Se você ainda acredita nessas ideias, lamento informar que ou está preso a dogmas, ou vive com valores ultrapassados, vindos de séculos atrás. Essas noções, especialmente de livre-arbítrio e boa vontade, foram popularizadas por Immanuel Kant, um dos maiores filósofos morais. Para Kant, a razão e a boa vontade eram capazes de subjugar os impulsos instintivos e corporais. Ele acreditava que o ser humano, por meio da razão, poderia agir de forma ética e moral, seguindo o imperativo categórico: agir de tal maneira que sua ação, se repetida por todos, fosse benéfica para a humanidade.
No entanto, as teorias modernas, especialmente da neurociência, refutam essa visão. Antonio Damasio, por exemplo, mostrou que o ser humano age primordialmente a partir dos estímulos do corpo em interação com o mundo. Sentimentos e pensamentos não antecedem a ação; ao contrário, surgem como respostas aos estímulos corporais. As afecções que o corpo sofre ao interagir com o mundo — as intensidades de energia que atravessam nosso organismo — moldam nossas ideias, comportamentos e decisões. Não temos liberdade para evitar sensações como fome, dor ou paixão, pois elas são respostas naturais do corpo. É apenas depois dessas respostas que surgem as imagens do pensamento e a consciência.
Por isso, afirmar que problemas como a dependência química são apenas uma questão de moralidade ou boa vontade revela um completo desconhecimento dos processos corporais e psíquicos envolvidos. A substância afeta o corpo de tal maneira que apenas um afeto ainda mais poderoso pode reverter essa condição. Pode ser o medo da morte iminente, uma dor excruciante, ou o afeto do amor — seja pela vida ou por alguém especial.
Jean-Paul Sartre, em sua célebre conferência transformada no livro O Existencialismo é um Humanismo, também reflete sobre a liberdade humana, mas de maneira muito diferente de Kant. Para Sartre, o ser humano primeiro existe, e só depois se define por suas escolhas e ações. Ele introduz o conceito de má-fé, que ocorre quando uma pessoa se engana deliberadamente sobre sua liberdade, fingindo estar completamente presa a determinismos externos ou justificando suas ações como inevitáveis.
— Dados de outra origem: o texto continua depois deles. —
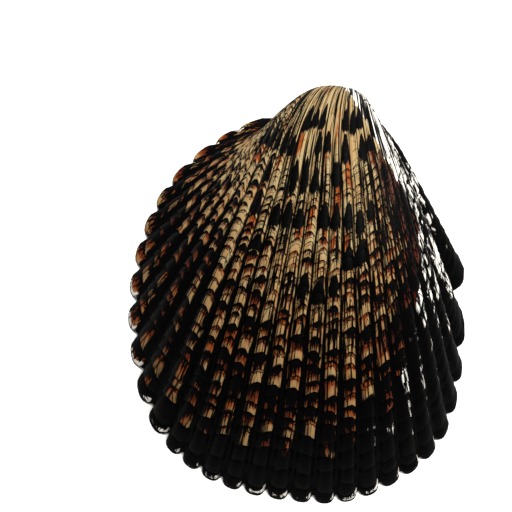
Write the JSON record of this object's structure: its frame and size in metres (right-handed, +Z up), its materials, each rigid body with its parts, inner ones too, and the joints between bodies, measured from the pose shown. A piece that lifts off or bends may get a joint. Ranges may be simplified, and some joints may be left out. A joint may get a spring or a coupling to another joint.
{
  "type": "cockle shell",
  "caption": "Ribbed bivalve shell half: a hollow dome with scaly radial ribs, a coiled beak and a toothed hinge plate, lying on its rim.",
  "frame": {"origin": "under the middle of the bounding box, on the plane the rim rests on", "axes": "+Y towards the beak and hinge, +X towards the steep posterior side, +Z up through the outside of the dome"},
  "size_m": [0.0532, 0.0656, 0.0212],
  "materials": {
    "shell": "natural aragonite shell, satin, tan ground with rust and near-black brown blotches"
  },
  "bodies": {
    "root": {"cockle_valve": "shell"}
  },
  "joints": []
}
Por outro lado, ele fala também de má consciência, que se manifesta quando o indivíduo tenta esconder de si mesmo a verdade sobre suas escolhas, vivendo em negação ou autoengano.
No contexto da dependência química, a má-fé pode aparecer quando o adicto afirma que sua condição é completamente externa, negando qualquer possibilidade de escolha. A má consciência, por sua vez, surge quando ele reconhece, em algum nível, sua responsabilidade, mas opta por ignorá-la, preferindo conviver com o autoengano. No entanto, Sartre reconhece que essa liberdade radical, que tanto defende, não é fácil de exercer. Ela traz o peso do desespero — a consciência de que estamos limitados pelas condições do mundo e do corpo, sem apoio externo, como Deus, para garantir e apoiar o sucesso de nossas ações e decisões. Estamos estritamente sós.
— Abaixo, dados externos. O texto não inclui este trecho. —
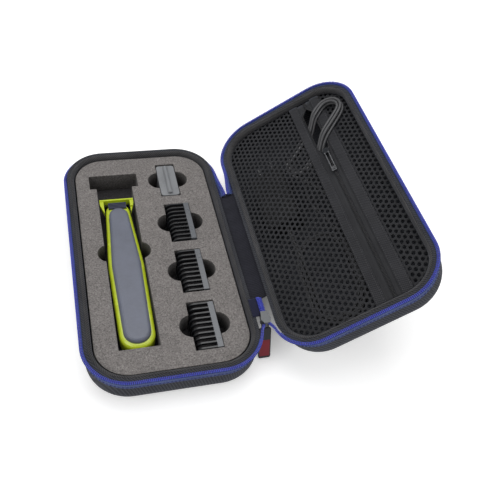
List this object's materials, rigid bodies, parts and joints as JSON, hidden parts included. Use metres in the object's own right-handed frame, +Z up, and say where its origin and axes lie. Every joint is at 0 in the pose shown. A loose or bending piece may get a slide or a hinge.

Sartre é um existencialista, diferente das filosofias pós-modernas, e ele ainda enxerga uma possibilidade de escolha humana, apesar dos fatores externos e da contingência do mundo e do corpo.
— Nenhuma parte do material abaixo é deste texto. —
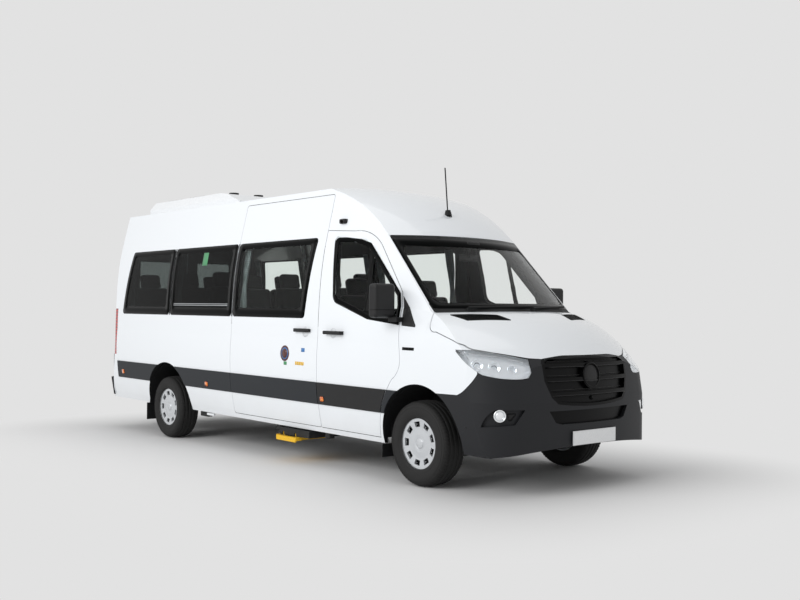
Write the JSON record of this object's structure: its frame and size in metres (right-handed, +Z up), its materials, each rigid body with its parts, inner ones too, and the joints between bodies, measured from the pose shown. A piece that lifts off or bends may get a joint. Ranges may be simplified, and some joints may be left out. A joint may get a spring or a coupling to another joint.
{
  "type": "minibus",
  "caption": "Long high-roof battery minibus with hinged front doors, hood and rear doors, a side sliding door, sliding entry step, steered front wheels and roof cooling unit.",
  "frame": {"origin": "on the ground, at the middle of the vehicle's length and width", "axes": "+X forward, +Y to the vehicle's left, +Z up"},
  "size_m": [6.9717, 2.345, 2.8396],
  "materials": {
    "anthracite_plastic": "grained",
    "black_plastic": "matt",
    "clear_glass": "polished",
    "dark_fabric": "woven",
    "dark_steel": "satin",
    "lamp_chrome": "polished",
    "plate_white": "satin",
    "red_lamp": "gloss",
    "silver_cover": "satin",
    "tinted_glass": "polished",
    "tyre": "matt",
    "white_paint": "gloss",
    "white_plastic": "satin",
    "yellow_edge": "matt"
  },
  "bodies": {
    "body": {"side_frame_right": "white_paint", "side_frame_left": "white_paint", "roof_panel": "white_paint", "fenders": "white_paint", "sliding_door": "white_paint", "windscreen": "clear_glass", "side_windows": "tinted_glass", "cowl_panel": "black_plastic", "front_bumper": "anthracite_plastic", "front_plate": "plate_white", "grille": "black_plastic", "headlamp_lenses": "clear_glass", "headlamp_bowls": "lamp_chrome", "tail_lamps": "red_lamp", "rear_bumper": "anthracite_plastic", "side_mouldings": "anthracite_plastic", "wheel_liners": "black_plastic", "floor_pan": "dark_steel", "chassis_rails": "dark_steel", "drive_units": "dark_steel", "roof_aircon": "white_plastic", "roof_fittings": "black_plastic", "step_housing": "dark_steel", "dashboard": "black_plastic", "front_seats": "dark_fabric", "passenger_seats": "dark_fabric", "curtains": "dark_fabric", "wipers": "black_plastic", "axles": "dark_steel"},
    "hood": {"hood": "white_paint"},
    "door_right": {"door_right": "white_paint", "door_glass_right": "clear_glass", "door_trim_right": "black_plastic"},
    "door_left": {"door_left": "white_paint", "door_glass_left": "clear_glass", "door_trim_left": "black_plastic"},
    "rear_door_right": {"rear_door_right": "white_paint", "rear_glass_right": "tinted_glass"},
    "rear_door_left": {"rear_door_left": "white_paint", "rear_glass_left": "tinted_glass"},
    "step": {"step_tread": "yellow_edge"},
    "steering": {"steering_wheel": "black_plastic"},
    "knuckle_right": {"knuckle_right": "dark_steel"},
    "knuckle_left": {"knuckle_left": "dark_steel"},
    "wheel_front_left": {"tyre_front_left": "tyre", "rim_front_left": "silver_cover"},
    "wheel_front_right": {"tyre_front_right": "tyre", "rim_front_right": "silver_cover"},
    "wheel_rear_left": {"tyre_rear_left": "tyre", "rim_rear_left": "silver_cover"},
    "wheel_rear_right": {"tyre_rear_right": "tyre", "rim_rear_right": "silver_cover"}
  },
  "joints": [
    {"name": "hood_hinge", "type": "hinge", "parent": "body", "child": "hood", "pos_m": [2.52399, 0, 1.43132], "axis": [0, -1, 0], "range_deg": [0, 50]},
    {"name": "door_right_hinge", "type": "hinge", "parent": "body", "child": "door_right", "pos_m": [2.26463, -1.012, 1.00281], "axis": [0.0136, 0, 0.9999], "range_deg": [0, 70]},
    {"name": "door_left_hinge", "type": "hinge", "parent": "body", "child": "door_left", "pos_m": [2.26463, 1.012, 1.00281], "axis": [-0.0136, 0, -0.9999], "range_deg": [0, 70]},
    {"name": "rear_door_right_hinge", "type": "hinge", "parent": "body", "child": "rear_door_right", "pos_m": [-3.34255, -0.812, 1.47919], "axis": [0.0729, 0, 0.9973], "range_deg": [0, 180]},
    {"name": "rear_door_left_hinge", "type": "hinge", "parent": "body", "child": "rear_door_left", "pos_m": [-3.34255, 0.812, 1.47919], "axis": [-0.0729, 0, -0.9973], "range_deg": [0, 180]},
    {"name": "step_slide", "type": "slide", "parent": "body", "child": "step", "axis": [0, -1, 0], "range_m": [0, 0.2]},
    {"name": "steer_right", "type": "hinge", "parent": "body", "child": "knuckle_right", "pos_m": [2.4645, -0.8, 0.348], "axis": [0, 0, 1], "range_deg": [-35, 35]},
    {"name": "steer_left", "type": "hinge", "parent": "body", "child": "knuckle_left", "pos_m": [2.4645, 0.8, 0.348], "axis": [0, 0, 1], "range_deg": [-35, 35]},
    {"name": "steering_wheel_turn", "type": "hinge", "parent": "body", "child": "steering", "pos_m": [1.79063, 0.44, 1.18928], "axis": [-0.5175, 0, 0.8557], "range_deg": [-540, 540]},
    {"name": "wheel_front_left_roll", "type": "hinge", "parent": "knuckle_left", "child": "wheel_front_left", "pos_m": [2.4645, 0.866, 0.348], "axis": [0, 1, 0], "continuous": true},
    {"name": "wheel_front_right_roll", "type": "hinge", "parent": "knuckle_right", "child": "wheel_front_right", "pos_m": [2.4645, -0.866, 0.348], "axis": [0, 1, 0], "continuous": true},
    {"name": "wheel_rear_left_roll", "type": "hinge", "parent": "body", "child": "wheel_rear_left", "pos_m": [-1.8605, 0.868, 0.348], "axis": [0, 1, 0], "continuous": true},
    {"name": "wheel_rear_right_roll", "type": "hinge", "parent": "body", "child": "wheel_rear_right", "pos_m": [-1.8605, -0.868, 0.348], "axis": [0, 1, 0], "continuous": true}
  ],
  "couplings": [
    {"joint": "steer_left", "follows": "steer_right", "ratio": 1},
    {"joint": "steering_wheel_turn", "follows": "steer_right", "ratio": 15}
  ]
}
É aqui que a crítica de Sartre a Kant se torna evidente. Enquanto Kant enxerga a moralidade como algo universal, sustentado pela razão e pela boa vontade, Sartre aponta para a contingência da existência e o desafio de viver em um mundo sem garantias. Para ele, a liberdade é angustiante porque exige uma constante reinvenção diante de limitações inevitáveis.
Nesse sentido, as ideias de Kant sobre a razão prática e o livre-arbítrio são desafiadas pelas descobertas modernas. Damasio mostra que a razão não é autônoma, mas profundamente enraizada no corpo. Sartre, por outro lado, questiona a universalidade das leis morais kantianas, argumentando que a liberdade humana é situada e muitas vezes condicionada por fatores externos e internos.
Concluo afirmando que superar a dependência química não é uma questão de simples força de vontade, mas de reorganizar os afetos e encontrar novos caminhos corporais e emocionais. É necessário um movimento que vá além da razão e da vontade isoladas, envolvendo todo o ser, corpo e mente, em um processo de transformação.
O amor — por si mesmo, pela vida ou por alguém especial — pode ser o afeto mais poderoso para romper com as cadeias da dependência. Não é apenas uma questão de moralidade ou lógica, mas de ressignificar a existência e encontrar na relação com o outro e com o mundo novas possibilidades de ser e de agir. Esse amor, mais do que qualquer imperativo categórico, é capaz de transformar e libertar.